Common Room Productions
         
 
Bog Ball in the Bronx
 
   
         
   

Bog Ball in the Bronx is a very American story about a very Irish family who hold onto their heritage by playing Gaelic Football. 7 years later they return to a seemingly foreign Ireland. Will football help them to reconnect?

 

Every Saturday at 4:30 am, a very young Anne Holland smiled for 75 miles as she was driven to play for one of Ireland’s first girls Gaelic Football teams. 15 years later she travels 3000 miles to the Bronx to find an entire league of female Gaelic football players.

Now it’s 2001. After 6 years in New York she has married and become president of the city’s Women’s Gaelic Athletic Association. But with a house to build and two children to look after, her days frequently run on empty. Frustrated with what to make of America, she is happy to have some “me time” at Gaelic football practice.
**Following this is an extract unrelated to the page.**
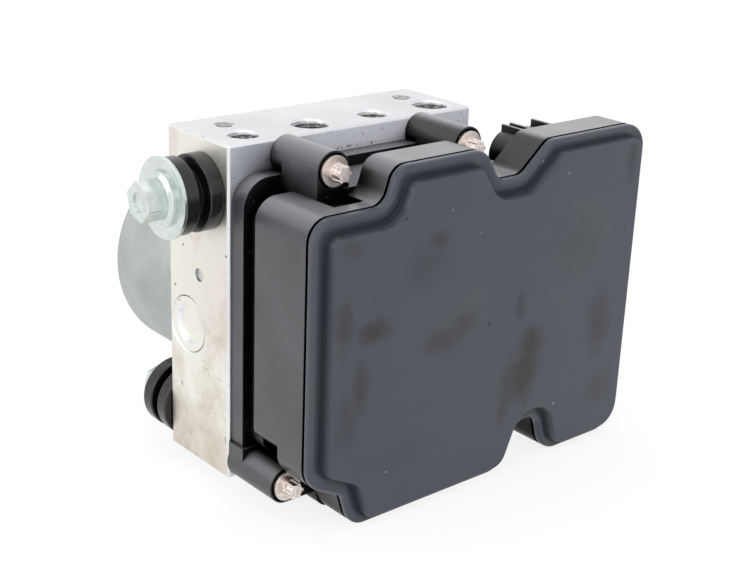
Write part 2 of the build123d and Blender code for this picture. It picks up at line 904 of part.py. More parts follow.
with BuildPart() as coil_yokes:
    with BuildSketch(across(front)):
        with Locations(*valve_spots):
            Circle(yoke_radius)
    extrude(amount=yoke_length)
    with BuildSketch(across(front - yoke_wall)):
        with Locations(*valve_spots):
            Circle(yoke_radius - yoke_wall)
    extrude(amount=yoke_length - 2 * yoke_wall, mode=Mode.SUBTRACT)
    with BuildSketch(across(front)):
        with Locations(*valve_spots):
            Circle(tube_radius + free_gap)
    extrude(amount=yoke_length, mode=Mode.SUBTRACT)
    with BuildSketch(across(front - yoke_length + yoke_wall)):
        with Locations(*coil_pin_spots):
            Circle(coil_pin_radius + free_gap)
    extrude(amount=yoke_wall, mode=Mode.SUBTRACT)
coil_yokes.part.label = "coil_yokes"
export_step(coil_yokes.part, "parts/coil_yokes.step")

with BuildPart() as coil_windings:
    with BuildSketch(across(front - yoke_wall)):
        with Locations(*valve_spots):
            Circle(coil_radius)
        with Locations(*valve_spots):
            Circle(tube_radius + free_gap, mode=Mode.SUBTRACT)
    extrude(amount=yoke_length - 2 * yoke_wall)
coil_windings.part.label = "coil_windings"
export_step(coil_windings.part, "parts/coil_windings.step")

with BuildPart() as coil_pins:
    with BuildSketch(across(front - yoke_length + yoke_wall)):
        with Locations(*coil_pin_spots):
            Circle(coil_pin_radius)
    extrude(amount=front - yoke_length + yoke_wall - board_back + board_thickness + pin_poke)
coil_pins.part.label = "coil_pins"
export_step(coil_pins.part, "parts/coil_pins.step")

# ================= circuit board =================
with BuildPart() as circuit_board:
    with BuildSketch(across(board_back)):
        with BuildLine():
            rounded_outline(inset_corners(full_corners, [board_inset] * len(full_corners)))
        make_face()
        with Locations(*coil_pin_spots):
            Circle(coil_pin_radius + press_gap, mode=Mode.SUBTRACT)
        with Locations(*pin_spots):
            Circle(pin_size, mode=Mode.SUBTRACT)
        with Locations(*blade_spots):
            Rectangle(blade_width + free_gap, blade_thickness + free_gap, mode=Mode.SUBTRACT)
        with Locations((0, terminal_z)):
            Circle(terminal_pin_radius + press_gap, mode=Mode.SUBTRACT)
    extrude(amount=board_thickness)
circuit_board.part.label = "circuit_board"
export_step(circuit_board.part, "parts/circuit_board.step")

with BuildPart() as board_chips:
    with BuildSketch(across(board_back - board_thickness)):
        with Locations(*chip_spots):
            Rectangle(chip_size, chip_size)
        with Locations(*driver_spots):
            Rectangle(driver_size, driver_size)
    extrude(amount=chip_height)
board_chips.part.label = "board_chips"
export_step(board_chips.part, "parts/board_chips.step")

with BuildPart() as board_posts:
    with BuildSketch(across(raised_back - wall)):
        with Locations(*post_spots):
            Circle(post_radius)
    extrude(amount=raised_back - wall - board_back)
board_posts.part.label = "board_posts"
export_step(board_posts.part, "parts/board_posts.step")

with BuildPart() as connector_pins:
    with BuildSketch(across(raised_back + pin_length - wall)):
        with Locations(*pin_spots):
            Rectangle(pin_size, pin_size)
        with Locations(*blade_spots):
            Rectangle(blade_width, blade_thickness)
    extrude(amount=pin_length + board_thickness + pin_poke - wall - (board_back - raised_back))
connector_pins.part.label = "connector_pins"
export_step(connector_pins.part, "parts/connector_pins.step")

# ================= screws =================
with BuildPart() as housing_screws:
    with BuildSketch(across(front + screw_depth - free_gap)):
        with Locations(*tower_spots):
            Circle(screw_radius)
    extrude(amount=front + screw_depth - free_gap - tower_front)
    with BuildSketch(across(tower_front)):
        with Locations(*tower_spots):
            Circle(screw_flange_radius)
    extrude(amount=screw_flange_thickness)
    with BuildSketch(across(tower_front - screw_flange_thickness)):
        with Locations(*tower_spots):
            Circle(screw_collar_radius)
    extrude(amount=screw_collar_height)
    with BuildSketch(across(tower_front - screw_flange_thickness)):
        with Locations(*tower_spots):
            Circle(screw_lobe_radius)
            with PolarLocations(screw_lobe_radius, 6):
                Circle(screw_lobe_bump)
    extrude(amount=screw_head_height)
housing_screws.part.label = "housing_screws"
export_step(housing_screws.part, "parts/housing_screws.step")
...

But America doesn’t know what to make of Gaelic Football. The man who runs the pizza shop next to the century old Gaelic Park has no clue why 2000 pasty white people come to the Bronx every summer on a Sunday afternoon.

 

Interviews with the charismatic older generation of Irish immigrants reopen a enchanting chapter of New York’s Irish history that is visibly buried by the millions of other stories that give this city its persona.

This character driven narrative uses observational footage and the to capture the private life of Anne and her family. We witness how she teaches her two daughters the Gaelic language and the finer art of kicking a three-point goal.

But as she listens to her daughters’ New York accents, Anne fears they may become too proud, too opinionated, too “American.”

 

7 years later Anne decides to move back with her family to Ireland. But life is not the same. People she knew have moved away, and the cost of bottle of milk has become ridiculous. Her daughters are in a completely foreign country and are ostracized in school for their American accents.

Once again, Anne and her family turn to Gaelic football to find their true identity.

 

20 hours of digital footage from 2001 of Anne’s life and Irish Sporting Culture in the Bronx has been captured. Production funding is needed to complete the bulk of the filming including, Anne and her family’s new life in Ireland, interviews with New York’s elderly yet spry Irish-American armchair historians, as well as a reunion visit for Anne to New York.